Information provided:
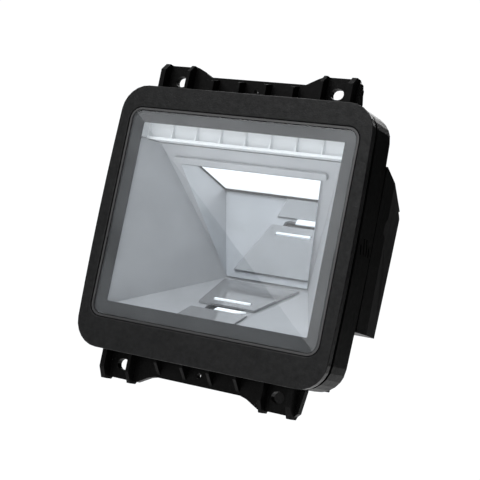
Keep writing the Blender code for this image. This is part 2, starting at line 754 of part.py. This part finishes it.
def light_bar(kit):
    half = CELL_COUNT * CELL_PITCH / 2 + 0.6
    reach = CELL_PITCH / 2 - 0.3
    middle = (REFLECTOR_LOW + REFLECTOR_HIGH) / 2
    face = [(REFLECTOR_FRONT - 1, REFLECTOR_HIGH - 0.8), (REFLECTOR_FRONT + 0.4, REFLECTOR_HIGH - 0.8),
            (REFLECTOR_FRONT + 2.6, REFLECTOR_LOW + 1.2), (REFLECTOR_FRONT - 1, REFLECTOR_LOW + 1.2)]
    cells = [extruded([face], "X", x - reach, x + reach) for x in cell_centres()]
    cells += [box((x - 2.2, REFLECTOR_BACK - 1.6, middle - 2.2), (x + 2.2, REFLECTOR_BACK + 1, middle + 2.2))
              for x in cell_centres()]
    body = combine(box((-half, REFLECTOR_FRONT, REFLECTOR_LOW), (half, REFLECTOR_BACK, REFLECTOR_HIGH)),
                   cells, "DIFFERENCE")
    cheeks = [box((x - 0.75, 1.9, REFLECTOR_LOW + 0.1), (x + 0.75, REFLECTOR_BACK - 0.1, REFLECTOR_HIGH - 0.1))
              for x in (-half - 0.5, half + 0.5)]
    combine(body, cheeks, "UNION")
    kit.add("led_reflector", body, "reflector_white", smooth=False)
    board = box((-half, REFLECTOR_BACK + GAP, REFLECTOR_LOW + 0.6), (half, REFLECTOR_BACK + 1.5, REFLECTOR_HIGH))
    kit.add("led_board", board, "board_white", smooth=False)
    chips = [box((x - 1.6, REFLECTOR_BACK - 0.8, middle - 1.6), (x + 1.6, REFLECTOR_BACK, middle + 1.6))
             for x in cell_centres()]
    kit.add_each("led_chip", chips, "white_diffuser", smooth=False)
    ribbon = [(12.9, 40.2), (13.6, 40.2), (15.8, 34.2), (16.1, 31.9), (36.4, 7.4), (50.6, 3.4), (50.6, 3.0),
              (36.1, 7.0), (15.7, 31.7), (15.4, 34.1), (13.2, 39.8), (12.9, 39.8)]
    kit.add("led_flex_cable", extruded([ribbon], "X", -30.0, -22.0), "flex_amber", smooth=False)


# ---------------------------------------------------------------- camera

def camera_parts(kit, camera, focus):
    holder = turned([(HOLDER_R, 0.0), (HOLDER_R, -5.6), (LENS_R + GAP, -5.6), (LENS_R + GAP, 0.0)])
    base = extruded([rounded(12.0, -9.2, 8.4, 1.5, 2), circle(0.0, 0.0, LENS_R + GAP, 40)], "Z", -6.6, -5.0,
                    Matrix.Identity(4))
    combine(holder, [base], "UNION")
    combine(holder, [rod(place, 0.9, -7.5, -4.5, "Z", 10) for place in CAMERA_SCREWS], "DIFFERENCE")
    kit.add("lens_holder", holder, "black_plain", camera)
    barrel = turned([(LENS_R, 3.0), (LENS_R, -4.6), (LENS_R - 2.2, -4.6), (LENS_R - 2.2, 1.8),
                     (LENS_R - 1.2, 3.0)])
    kit.add("lens_barrel", barrel, "black_plain", focus)
    glass = turned([(0.0, 2.2), (1.6, 2.0), (3.0, 1.3), (3.4, 0.8), (3.4, -1.2), (0.0, -1.2)], 32)
    kit.add("front_lens", glass, "clear_glass", focus)
    board = box((-12.0, -9.2, -8.1), (12.0, 8.4, -6.9))
    combine(board, [rod(place, 1.1, -9.0, -6.0, "Z", 12) for place in CAMERA_SCREWS], "DIFFERENCE")
    kit.add("camera_board", board, "board_green", camera, smooth=False)
    sensor = box((-3.4, -3.0, -6.6), (3.4, 3.0, -5.6))
    kit.add("image_sensor", sensor, "chip_black", camera, smooth=False)
    screws = [combine(rod(place, 1.6, -9.4, -8.4, "Z", 16), [rod(place, 0.6, -8.9, -5.3, "Z", 10)], "UNION")
              for place in CAMERA_SCREWS]
    kit.add_each("camera_screw", screws, "steel", camera)


def wire(route, radius):
    """A round cable through a list of places, as a closed mesh."""
    curve = bpy.data.curves.new("route", "CURVE")
    curve.dimensions = "3D"
    curve.bevel_depth = radius * MM
    curve.bevel_resolution = 2
    curve.use_fill_caps = True
    curve.resolution_u = 6
    spline = curve.splines.new("NURBS")
    spline.points.add(len(route) - 1)
    for point, place in zip(spline.points, route):
        point.co = (*(Vector(place) * MM), 1.0)
    spline.use_endpoint_u = True
    spline.order_u = 4
    guide = add_object("route", curve)
    graph = bpy.context.evaluated_depsgraph_get()
    mesh = bpy.data.meshes.new_from_object(guide.evaluated_get(graph))
    bpy.data.objects.remove(guide, do_unlink=True)
    work = bmesh.new()
    work.from_mesh(mesh)
    bmesh.ops.remove_doubles(work, verts=work.verts, dist=1e-6)
    bmesh.ops.recalc_face_normals(work, faces=work.faces)
    work.to_mesh(mesh)
    work.free()
    return add_object("piece", mesh)


def camera_cable(kit):
    route = [(14.5, 27.5, -49.0), (20.0, 29.0, -49.0), (26.0, 31.0, -44.0), (27.0, 32.0, -30.0),
             (28.0, 36.0, -27.0), (29.0, 45.0, -26.5), (29.0, 49.5, -20.0), (29.0, 49.4, -8.6),
             (29.0, 50.5, -8.6)]
    kit.add("camera_cable", wire(route, 0.9), "black_rubber")


# ---------------------------------------------------------------- electronics

def main_board(kit):
    board = extruded([rounded(44.0, BOARD_LOW, BOARD_HIGH, 1.5, 2)], "Y", BOARD_FRONT, BOARD_BACK)
    combine(board, [rod(place, 1.6, BOARD_FRONT - 1, BOARD_BACK + 1, sides=14) for place in BOARD_SCREWS],
            "DIFFERENCE")
    kit.add("main_board", board, "board_green", smooth=False)
    screws = []
    for place in BOARD_SCREWS:
        head = rod(place, 2.4, BOARD_FRONT - 1.9, BOARD_FRONT - GAP, sides=18)
        screws.append(combine(head, [rod(place, 0.95, BOARD_FRONT - 1.0, 56.0, sides=12)], "UNION"))
    kit.add_each("board_screw", screws, "steel")
    back = BOARD_FRONT - GAP
    kit.add("processor_chip", box((-8.0, back - 1.4, -6.0), (6.0, back, 8.0)), "chip_black", smooth=False)
    kit.add("memory_chip", box((9.0, back - 1.1, -4.0), (20.0, back, 7.0)), "chip_black", smooth=False)
    can = box((24.0, back - 2.6, -4.0), (37.0, back, 10.0))
    combine(can, [box((24.4, back - 2.2, -3.6), (36.6, back + 1.0, 9.6))], "DIFFERENCE")
    kit.add("shield_can", can, "tin_plate", smooth=False)
    sockets = [box((-31.0, back - 2.0, 1.2), (-21.0, back, 4.4)),
               box((24.0, back - 2.0, -10.2), (34.0, back, -7.4))]
    kit.add_each("board_connector", sockets, "board_white", smooth=False)


def interface_socket(kit):
    body = box((SOCKET_X - 7.5, 37.3, HUMP_BOTTOM + 0.5), (SOCKET_X + 7.5, 50.1, HUMP_BOTTOM + 16.0))
    cavity = box((SOCKET_X - 5.9, 39.6, HUMP_BOTTOM - 1.0), (SOCKET_X + 5.9, 47.2, HUMP_BOTTOM + 13.0))
    notch = box((SOCKET_X - 3.0, 46.0, HUMP_BOTTOM - 1.0), (SOCKET_X + 3.0, 48.8, HUMP_BOTTOM + 13.0))
    combine(body, [cavity, notch], "DIFFERENCE")
    kit.add("interface_socket", body, "black_plain", smooth=False)
    pins = [box((SOCKET_X + x - 0.25, 39.9, HUMP_BOTTOM + 4.0), (SOCKET_X + x + 0.25, 40.6, HUMP_BOTTOM + 12.0))
            for x in [-4.5 + i for i in range(10)]]
    carrier = box((SOCKET_X - 5.2, 39.9, HUMP_BOTTOM + 11.2), (SOCKET_X + 5.2, 41.6, HUMP_BOTTOM + 12.7))
    kit.add("socket_contacts", combine(carrier, pins, "UNION"), "gold_plate", smooth=False)


def speaker(kit):
    frame = box((52.4, 8.2, -9.5), (55.6, 16.0, 9.5))
    combine(frame, [box((54.2, 9.4, -8.3), (57.0, 14.8, 8.3))], "DIFFERENCE")
    kit.add("speaker_frame", frame, "black_plain", smooth=False)
    kit.add("speaker_diaphragm", box((54.5, 9.7, -8.0), (54.9, 14.5, 8.0)), "foam_grey", smooth=False)
    ring = extruded([rounded(3.9, -9.5, 9.5, 1.0, 2, centre=12.1), rounded(2.7, -8.3, 8.3, 0.8, 2, centre=12.1)],
                    "X", 55.9, 56.4)
    kit.add("speaker_gasket", ring, "foam_grey", smooth=False)


def rear_seal(kit):
    """A thin gasket just inside the rear cover's rim, against the housing's back wall."""
    right_outer = [(43.0, -54.4), (43.0, -29.4), (56.2, -29.4), (56.2, 30.5)]
    right_inner = [(41.9, -53.3), (41.9, -28.3), (55.1, -28.3), (55.1, 29.4)]
    ring = extruded([mirrored_outline(right_outer), mirrored_outline(right_inner)],
                    "Y", HOUSING_BACK + GAP, HOUSING_BACK + 1.5)
    kit.add("rear_seal", ring, "black_rubber", smooth=False)


def centre_on_origin(root, collection):
    """Move the window frame so that the middle of the object's box is the world origin."""
    bpy.context.view_layer.update()
    corners = [item.matrix_world @ vertex.co for item in collection.objects if item.type == "MESH"
               for vertex in item.data.vertices]
    for axis in range(3):
        places = [corner[axis] for corner in corners]
        root.location[axis] = -(min(places) + max(places)) / 2
    bpy.context.view_layer.update()


def build():
    clear_scene()
    collection = new_collection("presentation_barcode_scanner")
    root = bpy.data.objects.new("window_frame", None)
    camera = bpy.data.objects.new("camera_axis", None)
    camera.location = (0.0, CAMERA_Y * MM, CAMERA_Z * MM)
    camera.rotation_euler = (CAMERA_TILT, 0.0, 0.0)
    focus = bpy.data.objects.new("focus_axis", None)
    for empty, parent in ((root, None), (camera, root), (focus, camera)):
        empty.parent = parent
        collection.objects.link(empty)
    kit = Assembly(collection, root)
    front_bezel(kit)
    window_parts(kit)
    front_seal(kit)
    bezel_screws(kit)
    main_housing(kit)
    rear_cover(kit)
    rear_screws(kit)
    rear_seal(kit)
    optical_chamber(kit)
    floor_parts(kit)
    mirror_parts(kit)
    light_bar(kit)
    camera_parts(kit, camera, focus)
    camera_cable(kit)
    main_board(kit)
    interface_socket(kit)
    speaker(kit)
    centre_on_origin(root, collection)


build()
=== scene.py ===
import json
import math

import bpy
from mathutils import Matrix, Vector


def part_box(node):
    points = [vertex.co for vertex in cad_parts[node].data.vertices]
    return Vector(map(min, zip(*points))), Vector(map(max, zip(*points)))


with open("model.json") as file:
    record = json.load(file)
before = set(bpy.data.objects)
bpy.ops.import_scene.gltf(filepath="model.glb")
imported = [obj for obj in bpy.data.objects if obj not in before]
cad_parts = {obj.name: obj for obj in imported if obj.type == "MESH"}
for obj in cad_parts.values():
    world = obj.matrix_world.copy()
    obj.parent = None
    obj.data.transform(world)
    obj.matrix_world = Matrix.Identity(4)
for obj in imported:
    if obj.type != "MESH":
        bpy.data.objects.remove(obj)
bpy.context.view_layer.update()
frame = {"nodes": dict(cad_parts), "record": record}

MM = 0.001
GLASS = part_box("window_glass")
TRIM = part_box("window_trim")

# The window frame's origin: the middle of the window trim, on the glass's front face
ORIGIN = Vector(((TRIM[0].x + TRIM[1].x) / 2, GLASS[0].y, (TRIM[0].z + TRIM[1].z) / 2))


def at(x, y, z):
    """A place given in millimetres in the window frame, as a place in the row frame."""
    return ORIGIN + Vector((x, y, z)) * MM


# ---------------------------------------------------------------- materials

def ranged(tree, value, source, target, easing="LINEAR"):
    """A value moved from one range to another, and held at its ends."""
    ramp = tree.nodes.new("ShaderNodeMapRange")
    ramp.interpolation_type = easing
    for key, bound in zip(("From Min", "From Max", "To Min", "To Max"), (*source, *target)):
        ramp.inputs[key].default_value = bound
    tree.links.new(value, ramp.inputs["Value"])
    return ramp.outputs["Result"]


def product(tree, first, second):
    times = tree.nodes.new("ShaderNodeMath")
    times.operation = "MULTIPLY"
    tree.links.new(first, times.inputs[0])
    tree.links.new(second, times.inputs[1])
    return times.outputs["Value"]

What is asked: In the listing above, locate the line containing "obj.parent = None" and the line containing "ORIGIN = Vector(((TRIM[0].x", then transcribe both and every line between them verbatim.

Answer to the exercise:
    obj.parent = None
    obj.data.transform(world)
    obj.matrix_world = Matrix.Identity(4)
for obj in imported:
    if obj.type != "MESH":
        bpy.data.objects.remove(obj)
bpy.context.view_layer.update()
frame = {"nodes": dict(cad_parts), "record": record}

MM = 0.001
GLASS = part_box("window_glass")
TRIM = part_box("window_trim")

# The window frame's origin: the middle of the window trim, on the glass's front face
ORIGIN = Vector(((TRIM[0].x + TRIM[1].x) / 2, GLASS[0].y, (TRIM[0].z + TRIM[1].z) / 2))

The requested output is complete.